There may also be an additional surge in intercepts as the Kremlin seeks to retaliate indirectly for American activities in Syria. In spite of international condemnation of Syrian dictator Bashar Al Assad and his regime, Moscow has continued to support the leader in exchange for strategic access to the country’s territory, an issue we have discussed in detail in the past. In nearly three weeks, the U.S. military has shot down two Iranian-made
Shaheed 129 drones and a Syrian Air Force Su-22 Fitter attack jet. The confrontations have many worried the United States is inching closer to a broader and more dangerous confrontation with the government in Damascus and its Russian and Iranian allies.

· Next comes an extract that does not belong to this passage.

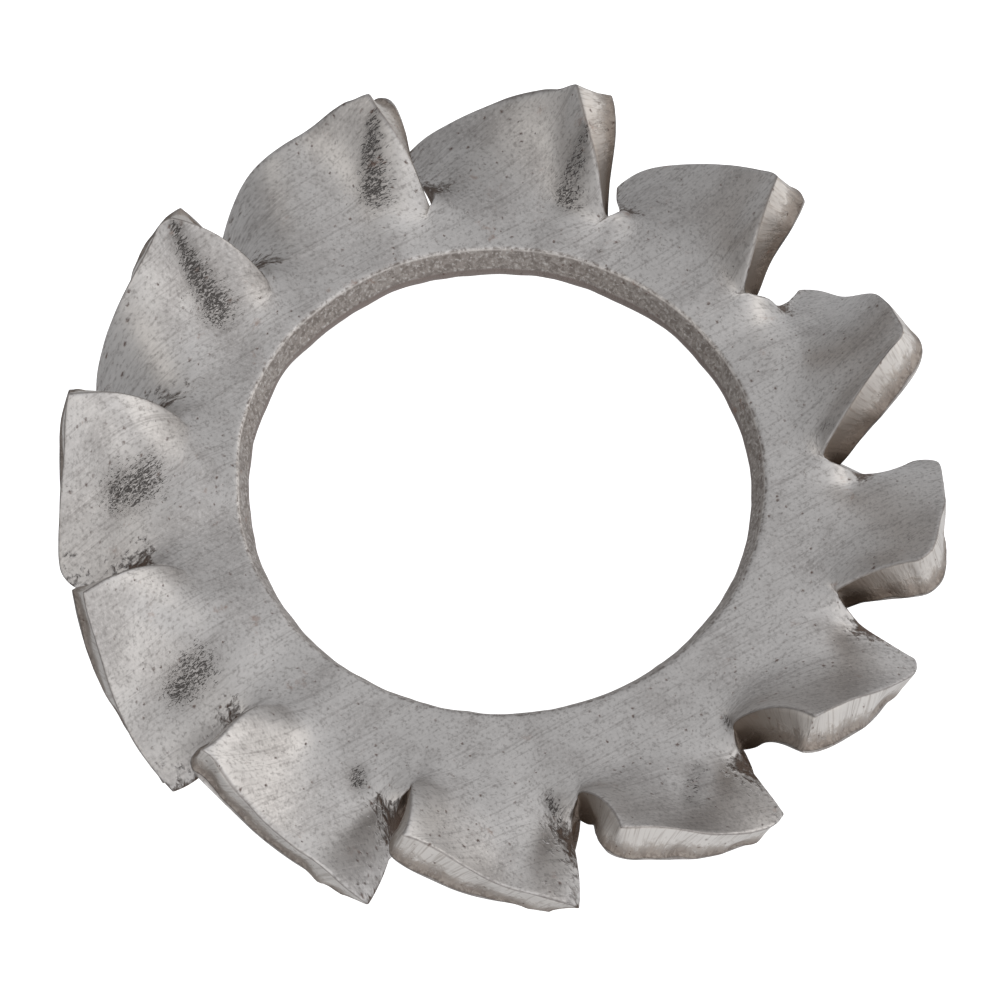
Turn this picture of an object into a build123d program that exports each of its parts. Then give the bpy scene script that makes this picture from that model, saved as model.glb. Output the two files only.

In April 2017, following a reported chemical weapons attack on innocent civilians, the U.S. Navy did fire a number of Tomahawk land attack cruise missiles at Syria’s Shayrat Air Base. However, by most accounts, American officials went to great lengths to avoid hitting Russian personnel at the base. After the Su-22 shoot down, Moscow took a hard-line stance, suggesting, at least initially, that it would effectively include Syrian forces under the protective umbrella of its own fighter jets and surface-to-air missiles.
With all this in mind, the Baltic Sea definitely seems like a potential hot spot to keep an eye on, whether the activities are related to what’s going on in Europe or developments further afield.
UPDATE- 2:15pm EST: New details have emerged showing the intercepting aircraft was actually an F-16AM from the Royal Netherlands Air Force. The Dutch fighter also had an impressive combat load of four AIM-120 and two AIM-9 air-to-air missiles.
UPDATE- 8:20am PST 6/22/2017: Apparently Polish Vipers did the intercept yesterday. The confusion came from a archive photo ran by the AP showing the a Dutch F-16 through a airliner cabin window.